Lo que sí y lo que no de «Élite»

FUGAS

Manuel Fernandez-Valdes / Netflix

La nueva meca de la chavalada es un colegio de pijos llamado Las Encinas, centro neurálgico de la segunda serie española de Netflix. Provocativa, astuta y absorbente, es mucho más que un puñado de clichés puestos al día; actualmente, la más vista de la plataforma en todo el mundo. Pero ¿cómo de adecuado es su ejemplo?

02 nov 2018 . Actualizado a las 19:12 h.

Pasa una cosa: que Élite no es muy ejemplar, pero al mismo tiempo sí que lo es, depende todo del espectador que la mire; que los epicentros del riesgo, las zonas de peligro, se marcan en coordenadas distintas si quien observa pertenece a una o a otra generación. Y ahí andan a la gresca los defensores de la estricta moral y los muchachos de hormonas todavía mal calibradas: que si el producto parido por Darío Madrona y Carlos Montero es inadecuado para menores, defienden los primeros; que si para nada, que es un fiel reflejo de una juventud sin prejuicios -sostienen los segundos-, valiente y diversa, incómoda si se ve obligada a cantar mariconez.

Pasa también que este revoltoso producto audiovisual no ha nacido ni con vocación ni con obligación moral alguna; que ande yo caliente -pensará, a lo suyo, Netflix, reventando nuevos récords (la serie lleva tres semanas consecutivas siendo lo más visto de la plataforma)-, ríase la gente. Y ahí están ellos, los chavales de instituto, acicalados con el uniforme de turno -rapidez la de Inditex para sacar una colección inspirada en Las Encinas- de tan embelesados que se hayan con esta Física y Química del 2018, con nuestro Por 13 razones, nuestro Riverdale, nuestro The OC, con un Compañeros venido arriba sin pizca alguna de apocamiento. Y ahí sus padres, aterrados, al borde del soponcio: corren drogas a dolor episodio sí, episodio también; abunda el sexo, explícito en todas sus conjugaciones. Hay insolencia. Y un irresponsable despliegue de imprudentes comportamientos de libro que, idealizados, despiertan la envidia, incitan a la práctica.

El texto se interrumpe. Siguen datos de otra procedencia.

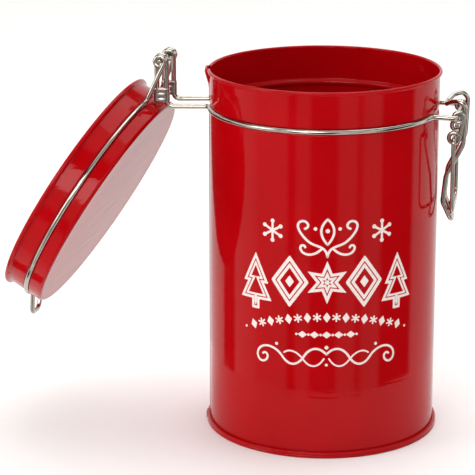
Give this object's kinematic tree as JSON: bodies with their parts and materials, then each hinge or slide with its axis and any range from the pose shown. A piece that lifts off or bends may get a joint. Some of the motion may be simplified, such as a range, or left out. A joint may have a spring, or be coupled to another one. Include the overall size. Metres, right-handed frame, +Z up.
{
  "type": "clip-top storage tin",
  "caption": "Tall round tinplate canister with a slip-over cap on a wire hinge, held shut by an over-centre wire lever and link.",
  "frame": {"origin": "centre of the foot ring, in the plane that the tin stands on", "axes": "+Z up along the tin's axis, -X towards the hinge, +X towards the latch, -Y towards the decorated front"},
  "size_m": [0.2189, 0.1176, 0.1807],
  "materials": {
    "lacquered_tinplate": "gloss red lacquer over tinplate, with an off-white one-colour print on the front of the wall",
    "bail_wire": "nickel-plated drawn steel wire",
    "ferrule": "crimped plated steel sleeve",
    "seal": "matt translucent white rubber"
  },
  "bodies": {
    "tin": {"body_wall": "lacquered_tinplate", "base_end": "lacquered_tinplate", "neck_wire": "bail_wire", "hinge_ferrule_near": "ferrule", "hinge_ferrule_far": "ferrule"},
    "rod": {"hinge_rod": "bail_wire"},
    "lid": {"lid_cap": "lacquered_tinplate", "lid_seal_ring": "seal", "lid_wire": "bail_wire"},
    "lever": {"lever_handle": "bail_wire", "lever_eye_near": "bail_wire", "lever_eye_far": "bail_wire"},
    "link": {"link_loop": "bail_wire"}
  },
  "joints": [
    {"name": "rod_slide", "type": "slide", "parent": "tin", "child": "rod", "axis": [0, 0, 1], "range_m": [-0.0049, 0]},
    {"name": "lid_hinge", "type": "hinge", "parent": "rod", "child": "lid", "pos_m": [-0.0758, 0, 0.1766], "axis": [0.0299, 0.998, -0.0549], "range_deg": [0, 238.8]},
    {"name": "lever_pivot", "type": "hinge", "parent": "tin", "child": "lever", "pos_m": [0.0636, 0, 0.1552], "axis": [0, -1, 0], "range_deg": [0, 156]},
    {"name": "link_hinge", "type": "hinge", "parent": "lever", "child": "link", "pos_m": [0.0618, 0, 0.1455], "axis": [0, -1, 0], "range_deg": [0, 182]}
  ]
}
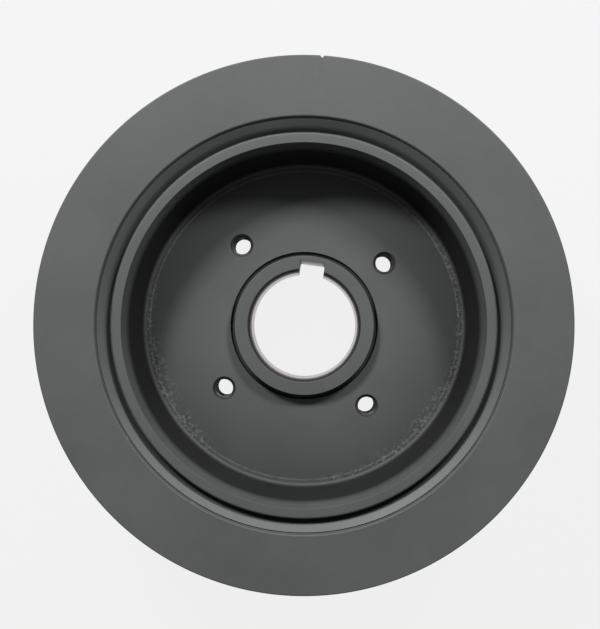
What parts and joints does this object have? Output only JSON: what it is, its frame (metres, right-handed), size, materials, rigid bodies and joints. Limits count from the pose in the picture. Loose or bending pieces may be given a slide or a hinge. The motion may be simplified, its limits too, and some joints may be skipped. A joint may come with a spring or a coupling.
{
  "type": "harmonic balancer",
  "caption": "Crankshaft harmonic balancer: cup-shaped keyed hub with a tapped pulley face, an elastomer ring and an outer inertia ring.",
  "frame": {"origin": "on the crankshaft's axis, at the rear end of the hub's nose, which the part rests on", "axes": "+Z along the crankshaft's axis to the front, where the pulley bolts on; the timing mark is 3.9 degrees clockwise of +Y, seen from the front"},
  "size_m": [0.196, 0.196, 0.071],
  "materials": {
    "hub": "satin dark grey coating over machined grey iron, bare in the bore and keyway",
    "elastomer": "moulded rubber, coated dark grey with the rest at its front end",
    "inertia_ring": "satin dark grey coating over machined grey iron"
  },
  "bodies": {
    "root": {"hub": "hub", "elastomer_ring": "elastomer", "inertia_ring": "inertia_ring"}
  },
  "joints": []
}
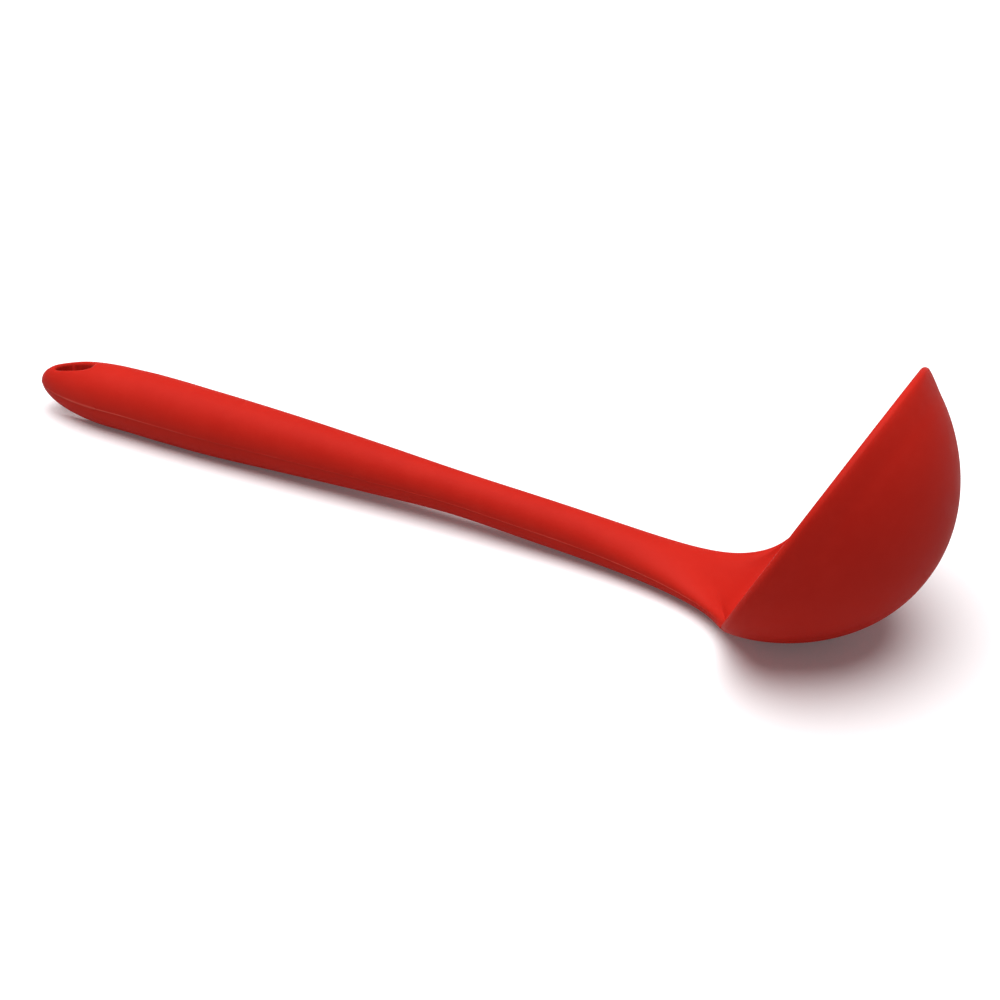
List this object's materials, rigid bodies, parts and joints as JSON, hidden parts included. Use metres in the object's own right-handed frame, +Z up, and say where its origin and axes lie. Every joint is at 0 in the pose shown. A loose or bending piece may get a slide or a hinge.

Hace casi un mes que se estrenó Élite y desde entonces son pocos los que hablan de otra cosa -un poco de Hill House por aquí, un poco de Bodyguard, quizá, por allá-: resulta complicado resistirse a los encantos de la segunda serie original española de Netflix, pero especialmente a la tentación de ingerir bulímicamente sus ocho capítulos tras catar el primero; por algo es líder de todos los ránkings de títulos maratoneables. Es este su principal mérito, el «sí» más contundente, su capacidad para atrapar a la audiencia con una estructura aguda, poco original, sí, pero muy bien manejada: la de empezar por el final para desentrañar a base de flashbacks un misterio que nos mantiene alerta durante ocho horas. La técnica deja poco espacio al aburrimiento, oscilando entre pasado y presente, presente y pasado, pasado y presente hasta que las piezas comienzan a encajar.

Su segundo voto de confianza tiene mucho que ver con las pegas antes alegadas, con el croquis que esboza de una juventud a la que además de arrogante e insensata resulta que también pinta de valiente, imprevisible, fuerte y crítica, dispuesta a pelear si algo se le antoja, a desterrar prejuicios. Y aquí Élite vence: se aproxima meticulosamente a las desigualdades sociales, desmonta estereotipos raciales, aborda sin complejos la corrupción y hace una necesaria labor de normalización, de la homosexualidad y del VIH. No es gay el personaje contagiado: es mujer, es hetero y es de clase alta, todo un bofetón para los que siguen anclados al estigma: «Al VIH le importa una mierda cómo de grande es tu casa, cuánto dinero ganas o cómo de largos son tus apellidos». Palabrita de Marina, 16 años. Amén.